### DATA PROVIDED
⁂
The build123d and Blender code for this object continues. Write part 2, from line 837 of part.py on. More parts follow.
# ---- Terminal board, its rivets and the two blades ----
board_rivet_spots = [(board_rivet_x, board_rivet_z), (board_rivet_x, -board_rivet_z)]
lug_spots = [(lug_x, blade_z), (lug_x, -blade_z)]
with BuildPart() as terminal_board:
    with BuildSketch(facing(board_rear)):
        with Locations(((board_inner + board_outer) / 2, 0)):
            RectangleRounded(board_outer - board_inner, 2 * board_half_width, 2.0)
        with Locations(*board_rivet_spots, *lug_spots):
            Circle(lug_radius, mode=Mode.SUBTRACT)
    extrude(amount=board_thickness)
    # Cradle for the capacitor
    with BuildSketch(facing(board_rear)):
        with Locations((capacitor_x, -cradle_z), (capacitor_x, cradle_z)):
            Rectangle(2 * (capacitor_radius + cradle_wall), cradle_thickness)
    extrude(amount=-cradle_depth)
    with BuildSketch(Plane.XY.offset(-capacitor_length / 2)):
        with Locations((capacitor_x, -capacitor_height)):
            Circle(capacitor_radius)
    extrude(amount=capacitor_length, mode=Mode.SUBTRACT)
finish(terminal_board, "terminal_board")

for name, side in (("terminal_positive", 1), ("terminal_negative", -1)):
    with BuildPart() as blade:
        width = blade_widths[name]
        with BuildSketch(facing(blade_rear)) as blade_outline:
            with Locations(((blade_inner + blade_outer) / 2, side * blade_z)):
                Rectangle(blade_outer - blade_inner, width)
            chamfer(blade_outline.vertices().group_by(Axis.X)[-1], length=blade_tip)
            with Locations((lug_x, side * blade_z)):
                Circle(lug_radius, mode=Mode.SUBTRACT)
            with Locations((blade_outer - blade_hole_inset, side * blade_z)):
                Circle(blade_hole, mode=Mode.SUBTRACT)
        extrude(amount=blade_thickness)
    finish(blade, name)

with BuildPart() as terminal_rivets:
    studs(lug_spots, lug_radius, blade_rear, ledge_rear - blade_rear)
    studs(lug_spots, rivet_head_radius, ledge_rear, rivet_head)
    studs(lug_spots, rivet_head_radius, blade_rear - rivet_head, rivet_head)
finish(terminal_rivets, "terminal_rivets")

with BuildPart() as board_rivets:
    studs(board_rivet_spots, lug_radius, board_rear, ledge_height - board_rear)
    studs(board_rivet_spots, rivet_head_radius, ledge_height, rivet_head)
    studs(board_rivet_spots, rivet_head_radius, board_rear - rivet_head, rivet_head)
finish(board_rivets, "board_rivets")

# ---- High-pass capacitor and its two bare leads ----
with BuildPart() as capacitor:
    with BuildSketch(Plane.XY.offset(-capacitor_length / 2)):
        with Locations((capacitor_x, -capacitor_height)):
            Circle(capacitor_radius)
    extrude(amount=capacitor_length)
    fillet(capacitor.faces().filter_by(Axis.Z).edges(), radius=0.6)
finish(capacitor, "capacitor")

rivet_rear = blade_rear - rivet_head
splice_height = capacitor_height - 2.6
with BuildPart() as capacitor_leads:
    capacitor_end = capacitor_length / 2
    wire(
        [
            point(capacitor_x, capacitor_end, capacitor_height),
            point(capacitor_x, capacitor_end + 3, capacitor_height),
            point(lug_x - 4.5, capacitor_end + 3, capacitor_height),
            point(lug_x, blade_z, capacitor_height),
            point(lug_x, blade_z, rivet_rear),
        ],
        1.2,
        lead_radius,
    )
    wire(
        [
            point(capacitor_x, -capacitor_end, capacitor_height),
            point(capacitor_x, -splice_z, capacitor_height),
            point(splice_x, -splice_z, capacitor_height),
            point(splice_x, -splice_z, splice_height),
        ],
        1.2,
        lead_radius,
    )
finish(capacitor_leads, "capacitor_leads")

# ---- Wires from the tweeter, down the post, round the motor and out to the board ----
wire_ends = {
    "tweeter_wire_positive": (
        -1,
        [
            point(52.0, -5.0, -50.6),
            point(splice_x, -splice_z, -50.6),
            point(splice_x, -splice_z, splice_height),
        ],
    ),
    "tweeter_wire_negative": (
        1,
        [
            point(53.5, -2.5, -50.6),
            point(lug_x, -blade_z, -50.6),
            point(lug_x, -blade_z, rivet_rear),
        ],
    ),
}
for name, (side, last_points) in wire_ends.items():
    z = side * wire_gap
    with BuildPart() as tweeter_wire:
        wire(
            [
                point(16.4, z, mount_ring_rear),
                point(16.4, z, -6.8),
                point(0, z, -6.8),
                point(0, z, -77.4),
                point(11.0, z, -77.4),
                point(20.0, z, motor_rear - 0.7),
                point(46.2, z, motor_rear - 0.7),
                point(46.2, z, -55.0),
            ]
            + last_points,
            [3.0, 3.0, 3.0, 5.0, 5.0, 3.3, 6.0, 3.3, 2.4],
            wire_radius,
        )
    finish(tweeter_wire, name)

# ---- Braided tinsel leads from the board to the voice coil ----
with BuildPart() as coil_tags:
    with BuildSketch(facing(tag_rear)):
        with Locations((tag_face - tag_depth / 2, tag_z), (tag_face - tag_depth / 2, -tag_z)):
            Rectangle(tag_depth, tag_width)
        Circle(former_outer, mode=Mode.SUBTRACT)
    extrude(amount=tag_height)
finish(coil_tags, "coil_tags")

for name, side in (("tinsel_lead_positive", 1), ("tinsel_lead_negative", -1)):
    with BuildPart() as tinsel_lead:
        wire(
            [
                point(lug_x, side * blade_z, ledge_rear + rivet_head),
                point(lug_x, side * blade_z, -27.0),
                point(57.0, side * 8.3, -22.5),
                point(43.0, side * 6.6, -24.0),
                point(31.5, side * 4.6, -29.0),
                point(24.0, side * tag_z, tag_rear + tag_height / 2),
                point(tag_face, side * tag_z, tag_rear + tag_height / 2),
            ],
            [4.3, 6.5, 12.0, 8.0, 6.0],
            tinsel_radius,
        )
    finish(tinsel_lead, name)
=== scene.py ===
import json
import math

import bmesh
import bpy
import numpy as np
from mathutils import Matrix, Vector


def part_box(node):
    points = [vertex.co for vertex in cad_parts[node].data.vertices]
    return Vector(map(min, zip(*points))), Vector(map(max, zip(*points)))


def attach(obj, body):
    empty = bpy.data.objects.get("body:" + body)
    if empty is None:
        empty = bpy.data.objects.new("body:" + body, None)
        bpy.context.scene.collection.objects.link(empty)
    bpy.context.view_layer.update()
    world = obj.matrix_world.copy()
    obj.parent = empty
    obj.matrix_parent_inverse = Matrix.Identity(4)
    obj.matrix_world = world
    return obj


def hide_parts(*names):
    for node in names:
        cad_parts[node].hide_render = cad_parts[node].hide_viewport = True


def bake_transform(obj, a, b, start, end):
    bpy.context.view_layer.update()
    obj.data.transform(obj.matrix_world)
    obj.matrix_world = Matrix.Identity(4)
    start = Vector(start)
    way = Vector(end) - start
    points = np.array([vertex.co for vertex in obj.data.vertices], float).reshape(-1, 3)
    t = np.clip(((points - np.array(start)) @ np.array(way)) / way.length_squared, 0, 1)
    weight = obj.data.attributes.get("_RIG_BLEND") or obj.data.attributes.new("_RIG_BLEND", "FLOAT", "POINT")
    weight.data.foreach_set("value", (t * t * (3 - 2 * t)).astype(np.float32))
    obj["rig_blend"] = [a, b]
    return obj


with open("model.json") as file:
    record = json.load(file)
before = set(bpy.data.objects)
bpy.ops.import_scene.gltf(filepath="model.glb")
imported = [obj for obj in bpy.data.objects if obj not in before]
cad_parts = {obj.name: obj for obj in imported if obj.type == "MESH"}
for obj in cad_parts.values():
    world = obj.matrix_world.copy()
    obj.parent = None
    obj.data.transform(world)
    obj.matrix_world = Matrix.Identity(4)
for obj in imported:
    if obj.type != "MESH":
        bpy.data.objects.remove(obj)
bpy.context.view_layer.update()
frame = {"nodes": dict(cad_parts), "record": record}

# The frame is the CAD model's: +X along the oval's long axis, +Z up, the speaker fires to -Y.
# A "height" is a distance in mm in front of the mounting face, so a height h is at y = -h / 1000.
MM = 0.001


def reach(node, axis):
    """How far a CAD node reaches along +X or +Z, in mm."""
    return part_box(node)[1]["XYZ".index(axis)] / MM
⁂
Retype, word for word, every line from the line with "# ---- Braided" to the line with "for node in", inclusive. Add nothing.

# ---- Braided tinsel leads from the board to the voice coil ----
with BuildPart() as coil_tags:
    with BuildSketch(facing(tag_rear)):
        with Locations((tag_face - tag_depth / 2, tag_z), (tag_face - tag_depth / 2, -tag_z)):
            Rectangle(tag_depth, tag_width)
        Circle(former_outer, mode=Mode.SUBTRACT)
    extrude(amount=tag_height)
finish(coil_tags, "coil_tags")

for name, side in (("tinsel_lead_positive", 1), ("tinsel_lead_negative", -1)):
    with BuildPart() as tinsel_lead:
        wire(
            [
                point(lug_x, side * blade_z, ledge_rear + rivet_head),
                point(lug_x, side * blade_z, -27.0),
                point(57.0, side * 8.3, -22.5),
                point(43.0, side * 6.6, -24.0),
                point(31.5, side * 4.6, -29.0),
                point(24.0, side * tag_z, tag_rear + tag_height / 2),
                point(tag_face, side * tag_z, tag_rear + tag_height / 2),
            ],
            [4.3, 6.5, 12.0, 8.0, 6.0],
            tinsel_radius,
        )
    finish(tinsel_lead, name)
=== scene.py ===
import json
import math

import bmesh
import bpy
import numpy as np
from mathutils import Matrix, Vector


def part_box(node):
    points = [vertex.co for vertex in cad_parts[node].data.vertices]
    return Vector(map(min, zip(*points))), Vector(map(max, zip(*points)))


def attach(obj, body):
    empty = bpy.data.objects.get("body:" + body)
    if empty is None:
        empty = bpy.data.objects.new("body:" + body, None)
        bpy.context.scene.collection.objects.link(empty)
    bpy.context.view_layer.update()
    world = obj.matrix_world.copy()
    obj.parent = empty
    obj.matrix_parent_inverse = Matrix.Identity(4)
    obj.matrix_world = world
    return obj


def hide_parts(*names):
    for node in names:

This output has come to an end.